*YOUR GOAL*
The lines to be extracted run from the start of the listing through the line containing "turned and threaded"; copy them exactly and nothing else.

_ _ _ _ _

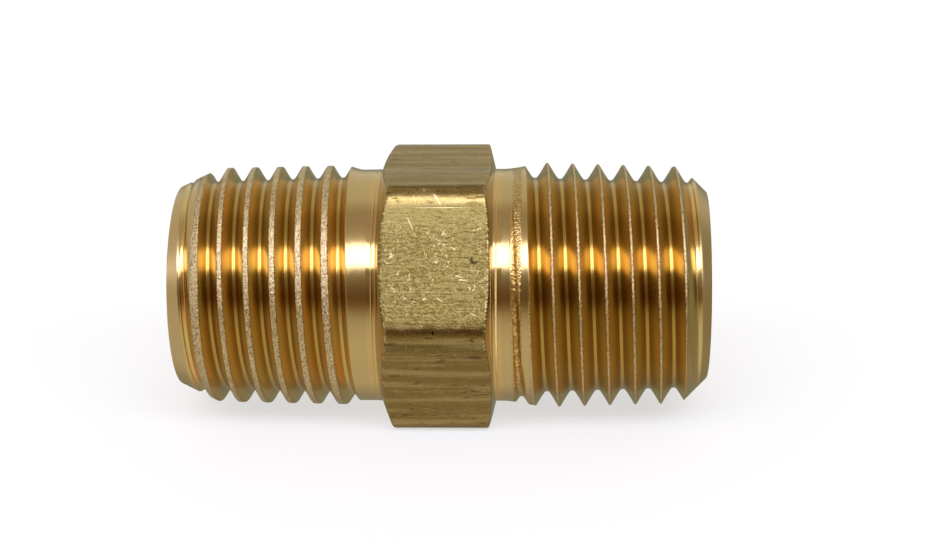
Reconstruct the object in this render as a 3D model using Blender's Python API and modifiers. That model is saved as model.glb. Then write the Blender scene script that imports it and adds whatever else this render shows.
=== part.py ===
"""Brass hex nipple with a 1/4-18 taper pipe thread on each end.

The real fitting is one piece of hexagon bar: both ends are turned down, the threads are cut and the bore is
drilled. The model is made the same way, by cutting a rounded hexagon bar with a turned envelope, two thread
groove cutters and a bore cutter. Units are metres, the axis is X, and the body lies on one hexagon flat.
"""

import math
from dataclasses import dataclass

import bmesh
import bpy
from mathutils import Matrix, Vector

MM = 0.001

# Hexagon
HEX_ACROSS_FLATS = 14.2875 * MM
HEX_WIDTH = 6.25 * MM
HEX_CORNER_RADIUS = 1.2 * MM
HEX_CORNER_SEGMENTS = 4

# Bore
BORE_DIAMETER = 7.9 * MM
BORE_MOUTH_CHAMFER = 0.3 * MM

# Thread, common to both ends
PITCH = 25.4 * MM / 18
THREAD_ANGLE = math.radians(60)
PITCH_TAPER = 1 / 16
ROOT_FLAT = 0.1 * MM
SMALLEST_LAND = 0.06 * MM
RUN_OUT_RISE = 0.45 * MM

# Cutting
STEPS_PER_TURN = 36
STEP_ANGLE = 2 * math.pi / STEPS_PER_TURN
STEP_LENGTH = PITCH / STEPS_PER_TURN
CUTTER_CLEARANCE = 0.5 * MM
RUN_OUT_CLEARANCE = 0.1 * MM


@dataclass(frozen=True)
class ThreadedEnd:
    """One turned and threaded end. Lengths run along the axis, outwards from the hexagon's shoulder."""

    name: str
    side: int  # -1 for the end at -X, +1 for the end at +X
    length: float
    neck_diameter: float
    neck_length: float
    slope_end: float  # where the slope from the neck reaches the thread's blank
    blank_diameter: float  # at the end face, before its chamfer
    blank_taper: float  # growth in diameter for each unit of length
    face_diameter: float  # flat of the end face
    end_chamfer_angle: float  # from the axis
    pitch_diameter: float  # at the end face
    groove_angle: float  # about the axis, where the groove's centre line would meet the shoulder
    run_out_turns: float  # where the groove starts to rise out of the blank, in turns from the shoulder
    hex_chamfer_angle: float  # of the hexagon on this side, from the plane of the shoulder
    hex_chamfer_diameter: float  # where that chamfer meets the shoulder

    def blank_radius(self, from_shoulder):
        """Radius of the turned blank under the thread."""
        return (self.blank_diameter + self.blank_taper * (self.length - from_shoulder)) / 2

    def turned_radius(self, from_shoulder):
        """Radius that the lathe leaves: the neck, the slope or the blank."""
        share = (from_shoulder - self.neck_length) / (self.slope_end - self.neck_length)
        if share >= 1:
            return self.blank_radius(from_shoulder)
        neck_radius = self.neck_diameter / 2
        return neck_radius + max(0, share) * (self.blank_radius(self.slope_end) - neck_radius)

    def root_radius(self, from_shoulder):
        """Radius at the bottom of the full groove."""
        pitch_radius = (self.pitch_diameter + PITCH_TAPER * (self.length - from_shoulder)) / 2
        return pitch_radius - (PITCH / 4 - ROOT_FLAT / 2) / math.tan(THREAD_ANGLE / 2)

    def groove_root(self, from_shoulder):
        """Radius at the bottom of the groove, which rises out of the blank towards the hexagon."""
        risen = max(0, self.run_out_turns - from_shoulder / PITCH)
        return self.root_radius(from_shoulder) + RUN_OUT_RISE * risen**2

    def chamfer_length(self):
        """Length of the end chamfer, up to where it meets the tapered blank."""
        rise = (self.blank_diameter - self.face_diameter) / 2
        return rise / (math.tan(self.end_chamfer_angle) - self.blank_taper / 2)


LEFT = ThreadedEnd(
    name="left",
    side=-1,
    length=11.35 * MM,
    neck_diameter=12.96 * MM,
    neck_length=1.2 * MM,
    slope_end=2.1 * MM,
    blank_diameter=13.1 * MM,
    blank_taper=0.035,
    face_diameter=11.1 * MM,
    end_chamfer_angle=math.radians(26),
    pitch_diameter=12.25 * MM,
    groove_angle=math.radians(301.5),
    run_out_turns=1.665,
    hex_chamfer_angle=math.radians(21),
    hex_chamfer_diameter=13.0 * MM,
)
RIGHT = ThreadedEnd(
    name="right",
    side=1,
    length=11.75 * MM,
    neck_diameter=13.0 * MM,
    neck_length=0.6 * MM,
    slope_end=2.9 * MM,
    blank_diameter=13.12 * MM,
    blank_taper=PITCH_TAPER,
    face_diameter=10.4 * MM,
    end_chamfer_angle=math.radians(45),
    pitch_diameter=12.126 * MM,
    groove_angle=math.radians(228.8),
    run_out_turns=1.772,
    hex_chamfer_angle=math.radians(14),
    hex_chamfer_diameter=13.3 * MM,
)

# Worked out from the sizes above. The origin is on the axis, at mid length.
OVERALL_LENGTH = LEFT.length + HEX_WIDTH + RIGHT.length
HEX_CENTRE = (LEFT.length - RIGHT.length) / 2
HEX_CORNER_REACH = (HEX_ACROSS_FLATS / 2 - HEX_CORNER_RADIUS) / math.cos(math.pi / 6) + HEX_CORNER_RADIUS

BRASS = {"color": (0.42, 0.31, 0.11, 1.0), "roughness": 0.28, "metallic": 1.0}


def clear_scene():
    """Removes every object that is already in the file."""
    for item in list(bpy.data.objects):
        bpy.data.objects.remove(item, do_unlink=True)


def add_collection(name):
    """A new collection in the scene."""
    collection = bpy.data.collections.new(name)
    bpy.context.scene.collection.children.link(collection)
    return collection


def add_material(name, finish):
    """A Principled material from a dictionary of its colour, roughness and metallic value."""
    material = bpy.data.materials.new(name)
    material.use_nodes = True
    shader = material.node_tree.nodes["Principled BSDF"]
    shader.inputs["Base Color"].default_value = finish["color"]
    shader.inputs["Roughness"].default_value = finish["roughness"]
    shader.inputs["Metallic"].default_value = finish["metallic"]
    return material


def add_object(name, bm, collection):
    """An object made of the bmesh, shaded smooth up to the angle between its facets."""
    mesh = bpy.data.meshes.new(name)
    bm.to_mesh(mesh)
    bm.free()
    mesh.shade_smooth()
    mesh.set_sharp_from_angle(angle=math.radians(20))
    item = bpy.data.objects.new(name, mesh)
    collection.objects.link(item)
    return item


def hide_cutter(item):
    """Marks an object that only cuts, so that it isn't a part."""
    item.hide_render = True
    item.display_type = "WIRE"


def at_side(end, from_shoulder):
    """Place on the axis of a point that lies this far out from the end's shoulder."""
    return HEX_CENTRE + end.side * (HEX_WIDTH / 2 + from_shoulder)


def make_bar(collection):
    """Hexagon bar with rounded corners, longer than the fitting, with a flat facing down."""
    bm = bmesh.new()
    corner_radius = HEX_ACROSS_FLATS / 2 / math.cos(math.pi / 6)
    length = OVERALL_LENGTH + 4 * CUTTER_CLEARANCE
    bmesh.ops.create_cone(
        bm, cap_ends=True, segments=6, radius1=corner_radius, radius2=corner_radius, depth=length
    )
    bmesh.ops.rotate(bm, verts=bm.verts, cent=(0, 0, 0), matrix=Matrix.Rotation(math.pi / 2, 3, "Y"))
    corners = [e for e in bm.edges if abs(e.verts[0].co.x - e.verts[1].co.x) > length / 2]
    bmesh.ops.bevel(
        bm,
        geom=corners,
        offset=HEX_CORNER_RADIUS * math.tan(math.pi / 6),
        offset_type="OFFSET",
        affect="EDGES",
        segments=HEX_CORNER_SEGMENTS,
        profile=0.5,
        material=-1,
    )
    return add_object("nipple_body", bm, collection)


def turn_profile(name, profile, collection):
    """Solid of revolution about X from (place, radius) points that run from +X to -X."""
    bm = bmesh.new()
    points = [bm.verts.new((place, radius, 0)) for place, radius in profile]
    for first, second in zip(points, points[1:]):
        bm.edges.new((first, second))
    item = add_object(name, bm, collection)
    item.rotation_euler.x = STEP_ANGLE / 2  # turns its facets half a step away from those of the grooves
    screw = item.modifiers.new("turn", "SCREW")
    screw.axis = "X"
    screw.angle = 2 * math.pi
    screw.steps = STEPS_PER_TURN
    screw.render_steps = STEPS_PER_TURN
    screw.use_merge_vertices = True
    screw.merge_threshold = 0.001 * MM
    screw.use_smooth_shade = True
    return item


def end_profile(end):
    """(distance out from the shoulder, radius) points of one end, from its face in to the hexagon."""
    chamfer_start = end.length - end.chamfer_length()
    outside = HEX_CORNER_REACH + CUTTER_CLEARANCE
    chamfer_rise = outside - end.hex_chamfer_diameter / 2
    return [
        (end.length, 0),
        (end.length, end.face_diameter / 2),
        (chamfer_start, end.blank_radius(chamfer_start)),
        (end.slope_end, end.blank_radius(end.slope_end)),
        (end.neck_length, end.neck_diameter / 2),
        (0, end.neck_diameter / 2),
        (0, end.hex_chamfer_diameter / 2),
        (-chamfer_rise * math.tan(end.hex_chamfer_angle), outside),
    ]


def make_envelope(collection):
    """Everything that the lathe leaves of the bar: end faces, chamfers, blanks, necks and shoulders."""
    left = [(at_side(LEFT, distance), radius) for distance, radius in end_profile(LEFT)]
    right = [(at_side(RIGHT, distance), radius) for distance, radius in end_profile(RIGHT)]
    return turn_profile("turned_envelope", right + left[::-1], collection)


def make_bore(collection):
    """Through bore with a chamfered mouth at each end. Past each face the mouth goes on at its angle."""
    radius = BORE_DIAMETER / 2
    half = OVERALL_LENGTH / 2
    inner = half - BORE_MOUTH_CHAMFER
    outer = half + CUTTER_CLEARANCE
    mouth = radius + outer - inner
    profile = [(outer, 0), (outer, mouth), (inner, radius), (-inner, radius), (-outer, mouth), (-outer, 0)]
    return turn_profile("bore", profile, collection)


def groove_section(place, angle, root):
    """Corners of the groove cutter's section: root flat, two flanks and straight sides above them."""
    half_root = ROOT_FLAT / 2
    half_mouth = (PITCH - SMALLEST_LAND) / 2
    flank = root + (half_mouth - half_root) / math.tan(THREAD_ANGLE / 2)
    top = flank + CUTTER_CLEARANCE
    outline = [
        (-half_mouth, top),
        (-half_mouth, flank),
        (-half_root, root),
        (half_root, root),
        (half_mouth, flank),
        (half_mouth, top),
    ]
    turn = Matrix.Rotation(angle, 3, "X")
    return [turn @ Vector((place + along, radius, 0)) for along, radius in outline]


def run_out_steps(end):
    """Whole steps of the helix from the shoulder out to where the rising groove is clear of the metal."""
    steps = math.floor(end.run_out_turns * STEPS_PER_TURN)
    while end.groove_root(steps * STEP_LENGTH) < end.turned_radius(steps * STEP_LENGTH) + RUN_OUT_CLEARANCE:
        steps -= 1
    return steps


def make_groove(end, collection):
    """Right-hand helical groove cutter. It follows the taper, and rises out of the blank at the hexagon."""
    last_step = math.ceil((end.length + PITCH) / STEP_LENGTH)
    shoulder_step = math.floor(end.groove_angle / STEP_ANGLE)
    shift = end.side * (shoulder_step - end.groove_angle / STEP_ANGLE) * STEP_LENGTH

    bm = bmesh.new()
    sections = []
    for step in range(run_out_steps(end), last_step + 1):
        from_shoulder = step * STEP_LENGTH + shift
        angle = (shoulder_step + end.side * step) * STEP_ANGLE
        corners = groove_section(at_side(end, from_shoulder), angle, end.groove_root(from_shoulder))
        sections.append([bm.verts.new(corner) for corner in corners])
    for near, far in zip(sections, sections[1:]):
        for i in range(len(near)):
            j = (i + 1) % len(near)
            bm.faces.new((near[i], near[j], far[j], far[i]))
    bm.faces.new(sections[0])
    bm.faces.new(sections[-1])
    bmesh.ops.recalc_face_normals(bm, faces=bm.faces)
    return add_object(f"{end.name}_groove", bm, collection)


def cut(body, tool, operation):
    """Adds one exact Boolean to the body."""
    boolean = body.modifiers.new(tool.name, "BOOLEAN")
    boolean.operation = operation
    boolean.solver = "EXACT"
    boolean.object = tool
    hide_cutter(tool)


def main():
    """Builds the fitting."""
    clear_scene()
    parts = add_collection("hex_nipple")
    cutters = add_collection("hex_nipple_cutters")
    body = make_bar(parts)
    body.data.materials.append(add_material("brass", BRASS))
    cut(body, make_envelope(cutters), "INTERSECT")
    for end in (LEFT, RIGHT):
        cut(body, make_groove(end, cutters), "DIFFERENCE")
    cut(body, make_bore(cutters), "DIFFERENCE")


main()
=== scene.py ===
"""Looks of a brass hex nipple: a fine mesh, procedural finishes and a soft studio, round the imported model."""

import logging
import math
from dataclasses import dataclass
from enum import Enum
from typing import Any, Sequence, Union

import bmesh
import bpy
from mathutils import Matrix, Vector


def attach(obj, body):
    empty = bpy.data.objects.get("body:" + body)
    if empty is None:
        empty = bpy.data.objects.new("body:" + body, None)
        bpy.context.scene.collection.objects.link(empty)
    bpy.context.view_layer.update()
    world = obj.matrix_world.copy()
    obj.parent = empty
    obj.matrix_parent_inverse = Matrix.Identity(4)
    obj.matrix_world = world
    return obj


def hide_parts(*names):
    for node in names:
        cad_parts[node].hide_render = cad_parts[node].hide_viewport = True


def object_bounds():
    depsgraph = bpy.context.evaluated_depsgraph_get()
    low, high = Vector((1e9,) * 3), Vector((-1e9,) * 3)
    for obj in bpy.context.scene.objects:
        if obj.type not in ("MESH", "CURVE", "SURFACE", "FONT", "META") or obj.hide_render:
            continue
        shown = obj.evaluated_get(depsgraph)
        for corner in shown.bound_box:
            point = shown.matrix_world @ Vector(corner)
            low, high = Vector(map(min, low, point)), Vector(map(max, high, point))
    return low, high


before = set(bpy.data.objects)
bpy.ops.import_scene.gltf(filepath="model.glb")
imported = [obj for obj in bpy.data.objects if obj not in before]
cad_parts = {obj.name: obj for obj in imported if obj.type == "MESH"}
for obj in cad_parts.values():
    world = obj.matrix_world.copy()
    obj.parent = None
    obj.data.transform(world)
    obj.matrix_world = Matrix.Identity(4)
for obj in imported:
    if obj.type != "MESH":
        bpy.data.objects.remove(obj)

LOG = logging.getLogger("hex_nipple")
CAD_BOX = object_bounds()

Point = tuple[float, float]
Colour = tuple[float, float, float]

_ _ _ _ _

*WRITTEN REPLY*
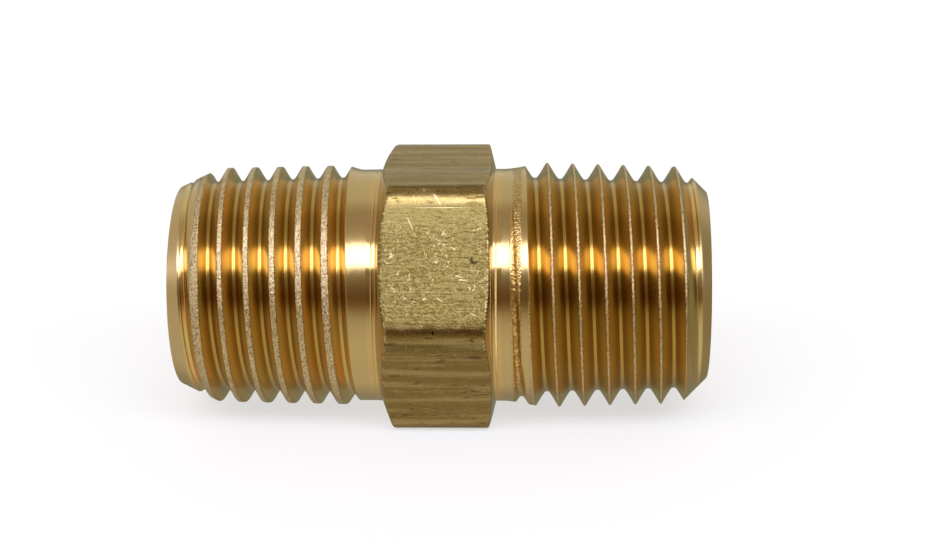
Reconstruct the object in this render as a 3D model using Blender's Python API and modifiers. That model is saved as model.glb. Then write the Blender scene script that imports it and adds whatever else this render shows.
=== part.py ===
"""Brass hex nipple with a 1/4-18 taper pipe thread on each end.

The real fitting is one piece of hexagon bar: both ends are turned down, the threads are cut and the bore is
drilled. The model is made the same way, by cutting a rounded hexagon bar with a turned envelope, two thread
groove cutters and a bore cutter. Units are metres, the axis is X, and the body lies on one hexagon flat.
"""

import math
from dataclasses import dataclass

import bmesh
import bpy
from mathutils import Matrix, Vector

MM = 0.001

# Hexagon
HEX_ACROSS_FLATS = 14.2875 * MM
HEX_WIDTH = 6.25 * MM
HEX_CORNER_RADIUS = 1.2 * MM
HEX_CORNER_SEGMENTS = 4

# Bore
BORE_DIAMETER = 7.9 * MM
BORE_MOUTH_CHAMFER = 0.3 * MM

# Thread, common to both ends
PITCH = 25.4 * MM / 18
THREAD_ANGLE = math.radians(60)
PITCH_TAPER = 1 / 16
ROOT_FLAT = 0.1 * MM
SMALLEST_LAND = 0.06 * MM
RUN_OUT_RISE = 0.45 * MM

# Cutting
STEPS_PER_TURN = 36
STEP_ANGLE = 2 * math.pi / STEPS_PER_TURN
STEP_LENGTH = PITCH / STEPS_PER_TURN
CUTTER_CLEARANCE = 0.5 * MM
RUN_OUT_CLEARANCE = 0.1 * MM


@dataclass(frozen=True)
class ThreadedEnd:
    """One turned and threaded end. Lengths run along the axis, outwards from the hexagon's shoulder."""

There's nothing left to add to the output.